An Analysis of Long-CLIP: Enhancing CLIP's Long-Text Capabilities

The paper "Long-CLIP: Unlocking the Long-Text Capability of CLIP" presents an advanced framework designed to extend the capabilities of Contrastive Language-Image Pre-training (CLIP) by accommodating longer text inputs. CLIP, a foundational multimodal model, has been instrumental in tasks such as zero-shot classification, text-image retrieval, and text-to-image generation. However, its limitation in processing longer text descriptions has constrained its usability. This paper addresses these limitations by proposing Long-CLIP, a significant modification enhancing CLIP's ability to process detailed textual data.

Key Contributions

The primary limitation of the original CLIP model is its text input restriction to 77 tokens, resulting in an effective length of less than 20 tokens. This inadequacy hampers CLIP’s ability to manage detailed descriptions essential for nuanced image retrieval and generation tasks. Long-CLIP emerges as a viable solution, providing a plug-and-play replacement for CLIP, which supports extensive text inputs and further improves its zero-shot generalizability.

The research introduces two innovative strategies:

Knowledge-Preserved Stretching of Positional Embedding: This strategy involves retaining the first 20 well-trained positional embeddings while applying interpolation to extend beyond 77 tokens without disrupting existing representations. This method crucially maintains the original capabilities of CLIP.
Primary Component Matching of CLIP Features: Here, the model aligns both fine-grained image features with long descriptions and coarse-grained features with short text summaries. This dual alignment ensures the model captures comprehensive details while prioritizing essential aspects.

Experimental Insights

The authors conducted extensive experiments to validate Long-CLIP's performance. Leveraging an additional million long text-image pairs, they realized a marked enhancement in retrieval tasks, with significant improvements of 20% in long-caption image retrieval and 6% in traditional tasks like COCO and Flickr30k. The model's zero-shot classification ability remained unaffected despite handling longer input texts.

Notably, the research highlighted Long-CLIP's ability to maintain the latent space alignment of the original CLIP, enabling seamless integration into existing frameworks without further modification. This capability was particularly demonstrated in text-to-image generation tasks using Stable Diffusion, where Long-CLIP outperformed its predecessor by incorporating more detailed prompts in the generation process.

Implications and Future Directions

The implications of Long-CLIP are twofold. Practically, it expands the scope of CLIP-enabled applications by effectively handling long and intricate text descriptions, thereby enhancing the utility in detailed image annotations, retrieval, and generation scenarios.
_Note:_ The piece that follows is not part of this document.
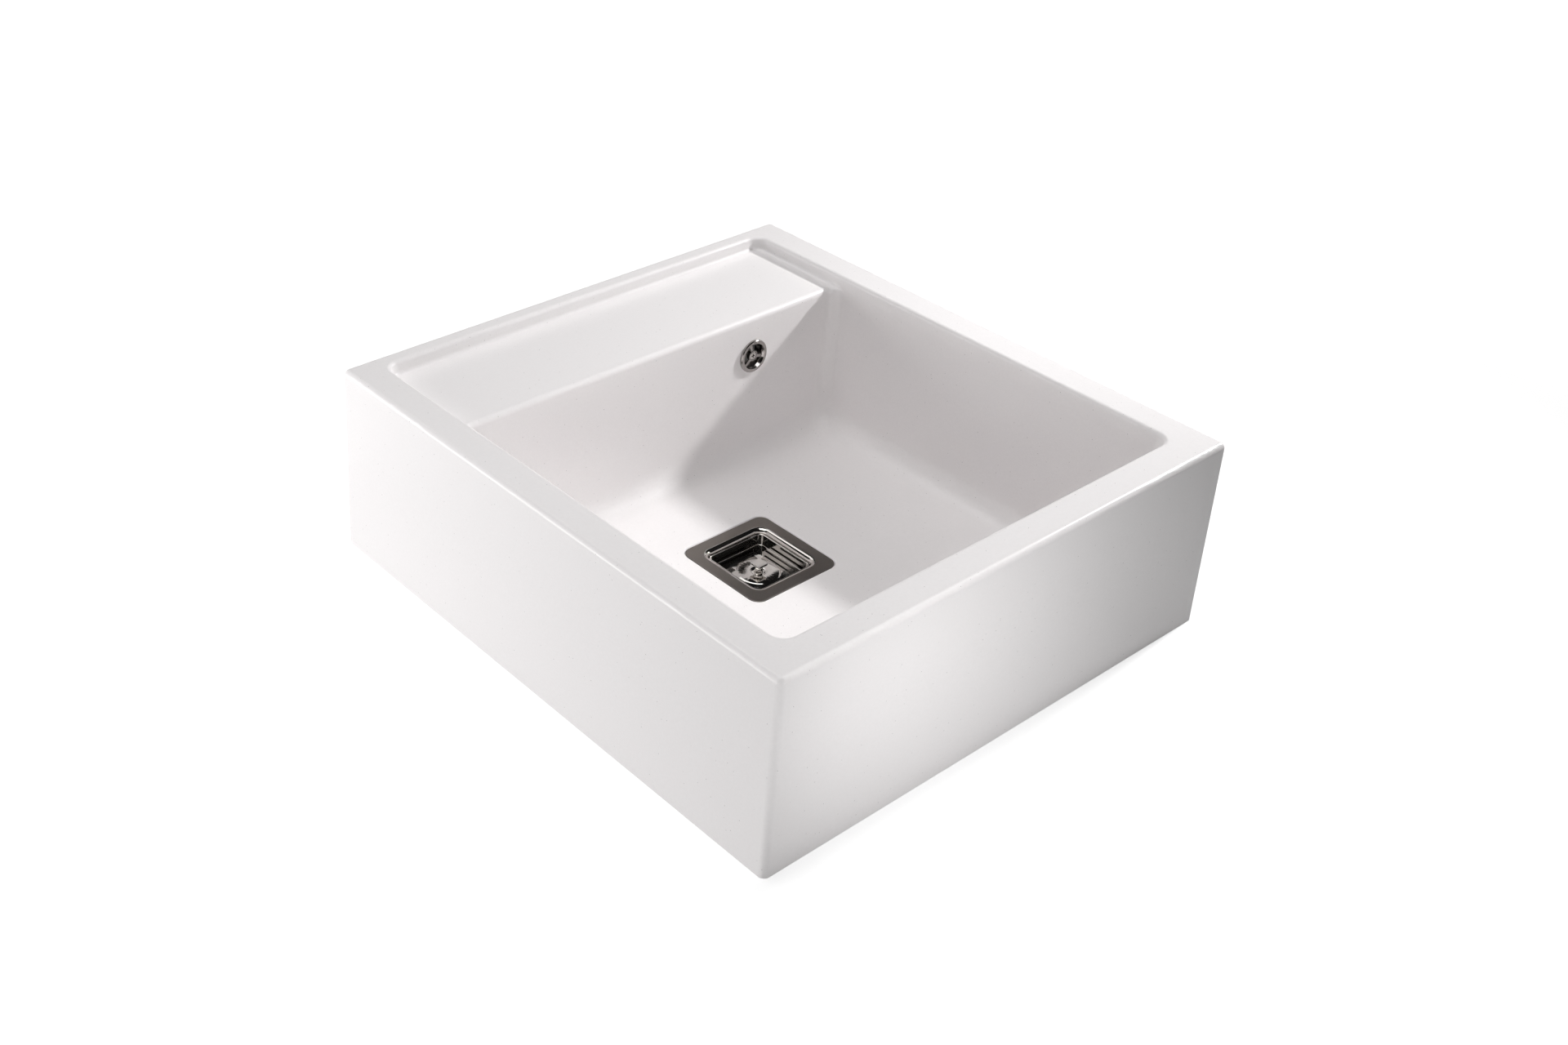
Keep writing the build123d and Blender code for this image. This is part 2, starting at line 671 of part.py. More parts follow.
# Waste body: flange and square cup, round chamber with a spider hub, overflow spigot and outlet
body_cup_outer = body_cup_size + 2 * body_wall
spigot_plane = Plane(origin=(0, drain_y, spigot_level), x_dir=route_normal, z_dir=toward_elbow)
with BuildPart() as waste_body:
    with BuildSketch(Plane((0, drain_y, body_top))):
        RectangleRounded(body_flange_size, body_flange_size, body_flange_corner)
    extrude(amount=-body_flange_thickness)
    with BuildSketch(Plane((0, drain_y, body_top))):
        RectangleRounded(body_cup_outer, body_cup_outer, body_cup_corner + body_wall)
    extrude(amount=body_cup_floor - body_wall - body_top)
    with BuildSketch(drain_section):
        with BuildLine():
            Polyline(
                (0, body_cup_floor),
                (chamber_radius + body_wall, body_cup_floor),
                (chamber_radius + body_wall, chamber_bottom),
                (outlet_thread_radius, outlet_top),
                (outlet_thread_radius, outlet_end),
                (0, outlet_end),
                close=True,
            )
        make_face()
    revolve(axis=drain_axis)
    with BuildSketch(spigot_plane):
        Circle(spigot_radius)
    extrude(amount=spigot_reach)
    with BuildSketch(Plane((0, drain_y, body_top))):
        RectangleRounded(body_cup_size, body_cup_size, body_cup_corner)
    extrude(amount=body_cup_floor - body_top, mode=Mode.SUBTRACT)
    with BuildSketch(drain_section):
        with BuildLine():
            Polyline(
                (0, body_cup_floor + cut_over),
                (chamber_radius, body_cup_floor + cut_over),
                (chamber_radius, chamber_bottom),
                (outlet_bore_radius, outlet_top),
                (outlet_bore_radius, outlet_end - cut_over),
                (0, outlet_end - cut_over),
                close=True,
            )
        make_face()
    revolve(axis=drain_axis, mode=Mode.SUBTRACT)
    with BuildSketch(spigot_plane):
        Circle(hose_bore_radius)
    extrude(amount=spigot_reach, mode=Mode.SUBTRACT)
    with BuildSketch(Plane((0, drain_y, hub_top))):
        Circle(hub_radius)
    extrude(amount=-hub_height)
    spider_reach = chamber_radius + body_wall / 2
    spider_angle = spigot_plane.z_dir.get_angle(Vector(1, 0, 0)) + 45
    with BuildSketch(Plane((0, drain_y, hub_top))):
        with PolarLocations(spider_reach / 2, 4, start_angle=spider_angle):
            Rectangle(spider_reach, spider_thickness)
    extrude(amount=chamber_bottom - hub_top)
    with BuildSketch(Plane((0, drain_y, hub_top))):
        Circle(screw_radius + screw_hole_gap)
    extrude(amount=-hub_height, mode=Mode.SUBTRACT)
    with BuildSketch(Plane((0, drain_y, hub_bottom))):
        Circle(insert_radius + thread_gap)
    extrude(amount=insert_length, mode=Mode.SUBTRACT)
waste_body.part.label = "waste_body"
export_step(waste_body.part, "parts/waste_body.step")

# Seal between the waste body and the underside of the bowl
body_seal_size = body_flange_size - 2 * body_seal_margin
body_seal_inner = body_seal_size - 2 * body_seal_width
with BuildPart() as body_seal:
    with BuildSketch(Plane((0, drain_y, shell_bottom))):
        RectangleRounded(body_seal_size, body_seal_size, body_flange_corner - body_seal_margin)
        RectangleRounded(body_seal_inner, body_seal_inner, body_cup_corner, mode=Mode.SUBTRACT)
    extrude(amount=-body_seal_thickness)
body_seal.part.label = "body_seal"
export_step(body_seal.part, "parts/body_seal.step")

# Overflow rosette: a flat bevelled ring, a conical throat with its tube, and three spokes to a boss
spoke_top = rosette_height - spoke_sink
boss_top = spoke_top + boss_rise
throat_end = rosette_height - rosette_cone_depth
tube_radius = rosette_throat_radius + rosette_sheet
with BuildPart() as overflow_rosette:
    with BuildSketch(overflow_section):
        with BuildLine():
            Polyline(
                (rosette_radius, 0),
                (rosette_radius, rosette_height - rosette_bevel),
                (rosette_radius - rosette_bevel, rosette_height),
                (rosette_face_radius, rosette_height),
                (rosette_throat_radius, throat_end),
                (rosette_throat_radius, -rosette_tube_length),
                (tube_radius, -rosette_tube_length),
                (tube_radius, throat_end),
                (rosette_face_radius, rosette_height - rosette_sheet),
                (rosette_radius - rosette_sheet, rosette_height - rosette_sheet),
                (rosette_radius - rosette_sheet, 0),
                close=True,
            )
        make_face()
    revolve(axis=overflow_axis)
    with BuildSketch(overflow_plane.offset(spoke_top)):
        with PolarLocations(tube_radius / 2, spoke_count, start_angle=spoke_angle):
            Rectangle(tube_radius, spoke_width)
    extrude(amount=-spoke_thickness)
    with BuildSketch(overflow_plane.offset(boss_top)):
        Circle(boss_radius)
    extrude(amount=-boss_height)
    with BuildSketch(overflow_plane.offset(boss_top)):
        Circle(boss_dish_radius)
    extrude(amount=-boss_dish_depth, mode=Mode.SUBTRACT)
    with BuildSketch(overflow_plane.offset(boss_top)):
        Circle(overflow_screw_hole)
    extrude(amount=-boss_height, mode=Mode.SUBTRACT)
overflow_rosette.part.label = "overflow_rosette"
export_step(overflow_rosette.part, "parts/overflow_rosette.step")

# Cross-head screw through the rosette into the elbow
screw_seat = boss_top - boss_dish_depth
overflow_screw_top = screw_seat + overflow_screw_head_height
with BuildPart() as overflow_screw:
    with BuildSketch(overflow_plane.offset(screw_seat)):
        Circle(overflow_screw_head_radius)
    extrude(amount=overflow_screw_head_height)
    head_edge = overflow_screw.edges().filter_by(GeomType.CIRCLE)
    fillet(head_edge.sort_by(Axis(overflow_plane.origin, overflow_plane.z_dir))[-1], overflow_screw_edge)
    with BuildSketch(overflow_plane.offset(screw_seat)):
        Circle(overflow_screw_radius)
    extrude(amount=-overflow_screw_length)
    with BuildSketch(overflow_plane.offset(overflow_screw_top)):
        Rectangle(cross_length, cross_width)
        Rectangle(cross_width, cross_length)
    extrude(amount=-cross_depth, mode=Mode.SUBTRACT)
overflow_screw.part.label = "overflow_screw"
export_step(overflow_screw.part, "parts/overflow_screw.step")

# Seal between the back of the bowl wall and the elbow's flange
with BuildPart() as overflow_seal:
    with BuildSketch(overflow_plane.offset(-wall_back)):
        Circle(overflow_seal_radius)
        Circle(elbow_bore_radius, mode=Mode.SUBTRACT)
    extrude(amount=-overflow_seal_thickness)
overflow_seal.part.label = "overflow_seal"
export_step(overflow_seal.part, "parts/overflow_seal.step")

# Overflow elbow behind the wall: flange, closed chamber with a screw boss, and a spigot down
elbow_front = wall_back + overflow_seal_thickness
chamber_end = elbow_outlet_back + elbow_bore_radius
with BuildPart() as overflow_elbow:
    with BuildSketch(overflow_plane.offset(-elbow_front)):
        Circle(elbow_flange_radius)
    extrude(amount=-elbow_flange_thickness)
    with BuildSketch(overflow_plane.offset(-elbow_front)):
        Circle(elbow_bore_radius + elbow_wall)
    extrude(amount=elbow_front - chamber_end - elbow_wall)
    with BuildSketch(Plane((elbow_outlet.X, elbow_outlet.Y, outlet_level))):
        Circle(spigot_radius)
    extrude(amount=elbow_outlet_drop)
    with BuildSketch(overflow_plane.offset(-elbow_front)):
        Circle(elbow_bore_radius)
    extrude(amount=elbow_front - chamber_end, mode=Mode.SUBTRACT)
    with BuildSketch(Plane((elbow_outlet.X, elbow_outlet.Y, outlet_level))):
        Circle(hose_bore_radius)
    extrude(amount=elbow_outlet_drop, mode=Mode.SUBTRACT)
    with BuildSketch(overflow_plane.offset(-elbow_boss_start)):
        Circle(elbow_boss_radius)
    extrude(amount=elbow_boss_start - chamber_end)
    with BuildSketch(overflow_plane.offset(-elbow_boss_start)):
        Circle(overflow_insert_radius + thread_gap)
    extrude(amount=-overflow_insert_length, mode=Mode.SUBTRACT)
    with BuildSketch(overflow_plane.offset(-elbow_boss_start - overflow_insert_length)):
        Circle(overflow_screw_hole)
    extrude(amount=-elbow_pilot_depth, mode=Mode.SUBTRACT)
overflow_elbow.part.label = "overflow_elbow"
export_step(overflow_elbow.part, "parts/overflow_elbow.step")

# Brass insert in the elbow's boss
with BuildPart() as overflow_insert:
    with BuildSketch(overflow_plane.offset(-elbow_boss_start)):
        Circle(overflow_insert_radius)
        Circle(overflow_screw_radius + thread_gap, mode=Mode.SUBTRACT)
    extrude(amount=-overflow_insert_length)
overflow_insert.part.label = "overflow_insert"
export_step(overflow_insert.part, "parts/overflow_insert.step")

# Route of the overflow hose: straight down, one round bend, then level to the waste body
hose_top = outlet_level - hose_seal_thickness
fall_run = hose_top - spigot_level - hose_bend_radius
bend_run = pi / 2 * hose_bend_radius
level_run = axis_distance - hose_bend_radius - spigot_reach - hose_seal_thickness
hose_length = fall_run + bend_run + level_run
rib_count = int((hose_length - 2 * hose_cuff_length) / hose_rib_pitch)
first_rib = (hose_length - rib_count * hose_rib_pitch) / 2
print(f"hose {hose_length:.1f} mm long with {rib_count} ribs, bend radius {hose_bend_radius:.0f} mm")


def hose_plane(travel):
    """Plane square to the hose's route at a distance along it from its upper end."""
    turn = min(max(travel - fall_run, 0), bend_run) / hose_bend_radius
    fall = min(travel, fall_run) + hose_bend_radius * sin(turn)
    along = hose_bend_radius * (1 - cos(turn)) + max(travel - fall_run - bend_run, 0)
    place = Vector(elbow_outlet.X, elbow_outlet.Y, hose_top - fall) - toward_elbow * along
    heading = Vector(0, 0, -cos(turn)) - toward_elbow * sin(turn)
    return Plane(origin=place, x_dir=route_normal, z_dir=heading)


# Overflow hose: thin ribbed tube with plain cuffs and an end collar behind each nut
with BuildPart() as overflow_hose:
    with BuildSketch(hose_plane(0)):
        Circle(hose_root_radius)
    for rib in range(rib_count):
        valley = first_rib + rib * hose_rib_pitch
        crest_start = valley + hose_valley_length + hose_flank_length
        crest_end = valley + hose_rib_pitch - hose_flank_length
        with BuildSketch(hose_plane(valley)):
            Circle(hose_root_radius)
        with BuildSketch(hose_plane(valley + hose_valley_length)):
            Circle(hose_root_radius)
        with BuildSketch(hose_plane(crest_start)):
            Circle(hose_crest_radius)
        with BuildSketch(hose_plane(crest_end)):
            Circle(hose_crest_radius)
    with BuildSketch(hose_plane(first_rib + rib_count * hose_rib_pitch)):
        Circle(hose_root_radius)
    with BuildSketch(hose_plane(hose_length)):
        Circle(hose_root_radius)
    loft(ruled=True)
    with BuildSketch(hose_plane(0)):
        Circle(hose_collar_radius)
    extrude(amount=hose_collar_length)
    with BuildSketch(hose_plane(hose_length)):
        Circle(hose_collar_radius)
    extrude(amount=-hose_collar_length)
    with BuildLine() as hose_route:
        Line(hose_plane(0).origin, hose_plane(fall_run).origin)
        ThreePointArc(
            hose_plane(fall_run).origin,
            hose_plane(fall_run + bend_run / 2).origin,
            hose_plane(fall_run + bend_run).origin,
        )
        Line(hose_plane(fall_run + bend_run).origin, hose_plane(hose_length).origin)
    with BuildSketch(hose_plane(0)):
        Circle(hose_bore_radius)
    sweep(path=hose_route.wires()[0], mode=Mode.SUBTRACT)
overflow_hose.part.label = "overflow_hose"
export_step(overflow_hose.part, "parts/overflow_hose.step")

# At each end of the hose a seal meets the spigot, and a grooved nut holds the collar to it
upper_end = hose_plane(0)
lower_end = Plane(hose_plane(hose_length).origin, x_dir=route_normal, z_dir=toward_elbow)
for end_name, end_plane in (("upper", upper_end), ("lower", lower_end)):
    with BuildPart() as hose_seal:
        with BuildSketch(end_plane):
            Circle(hose_collar_radius)
            Circle(hose_bore_radius, mode=Mode.SUBTRACT)
        extrude(amount=-hose_seal_thickness)
    hose_seal.part.label = f"hose_seal_{end_name}"
    export_step(hose_seal.part, f"parts/hose_seal_{end_name}.step")

    nut_end = hose_collar_length + nut_lip_length
    with BuildPart() as hose_nut:
        with BuildSketch(end_plane.offset(nut_end)):
            Circle(nut_radius)
            with PolarLocations(nut_radius + nut_grip_radius - nut_grip_depth, nut_grip_count):
                Circle(nut_grip_radius, mode=Mode.SUBTRACT)
            Circle(hose_crest_radius + nut_gap, mode=Mode.SUBTRACT)
        extrude(amount=-nut_length)
        with BuildSketch(end_plane.offset(hose_collar_length)):
            Circle(spigot_radius + nut_gap)
        extrude(amount=-nut_length, mode=Mode.SUBTRACT)
    hose_nut.part.label = f"hose_nut_{end_name}"
    export_step(hose_nut.part, f"parts/hose_nut_{end_name}.step")
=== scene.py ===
# %% [markdown]
# # An apron-front composite sink, dressed for its portrait
#
# The construction of this sink is already settled: every solid piece stands at its real size
# in one shared frame, in metres. This lesson gives those pieces their looks. It loads the
# frame first, because everything else takes its place from it.

# %% Load the frame
import bmesh
import bpy
import json
from math import radians
from mathutils import Euler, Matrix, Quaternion, Vector


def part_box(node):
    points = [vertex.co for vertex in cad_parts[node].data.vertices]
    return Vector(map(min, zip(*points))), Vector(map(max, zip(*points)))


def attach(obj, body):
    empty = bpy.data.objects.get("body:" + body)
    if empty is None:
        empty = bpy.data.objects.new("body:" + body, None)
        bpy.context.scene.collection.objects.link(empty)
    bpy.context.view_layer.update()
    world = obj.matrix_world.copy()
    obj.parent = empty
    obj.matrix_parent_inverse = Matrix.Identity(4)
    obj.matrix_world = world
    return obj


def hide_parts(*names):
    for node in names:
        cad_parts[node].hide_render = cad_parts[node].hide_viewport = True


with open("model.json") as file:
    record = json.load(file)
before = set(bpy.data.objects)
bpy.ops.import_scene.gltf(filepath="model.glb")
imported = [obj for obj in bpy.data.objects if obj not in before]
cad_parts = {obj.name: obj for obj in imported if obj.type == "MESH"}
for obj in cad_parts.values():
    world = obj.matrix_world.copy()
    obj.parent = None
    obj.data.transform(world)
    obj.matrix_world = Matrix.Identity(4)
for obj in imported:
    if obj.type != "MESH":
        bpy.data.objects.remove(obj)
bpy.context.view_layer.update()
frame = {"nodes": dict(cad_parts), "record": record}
record = frame["record"]
body_of_node = {
    node: body for body, members in record["behaviour"]["bodies"].items() for node in members
}
slot_of_node = {part["node"]: part["material_slot"] for part in record["subparts"]}
print(len(frame["nodes"]), "construction pieces loaded")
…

Theoretically, the devised techniques of positional embedding stretching and component matching offer a template for similar enhancements in other multimodal models confronting context-length limitations.

Future developments could explore further scalability and potential applications of Long-CLIP in more complex multimodal settings. Given the burgeoning demand for sophisticated AI models capable of processing comprehensive text inputs, Long-CLIP represents a substantial step forward, demonstrating the continued evolution of CLIP-based architectures in addressing the intricate challenges posed by multimodal learning.

In conclusion, the introduction of Long-CLIP marks a substantial advancement in the landscape of multimodal models, providing a robust solution to the prevalent challenge of limited text input capabilities within CLIP. The methodological innovations and empirical accomplishments of this paper lay the groundwork for subsequent explorations into enhanced text-image alignment techniques.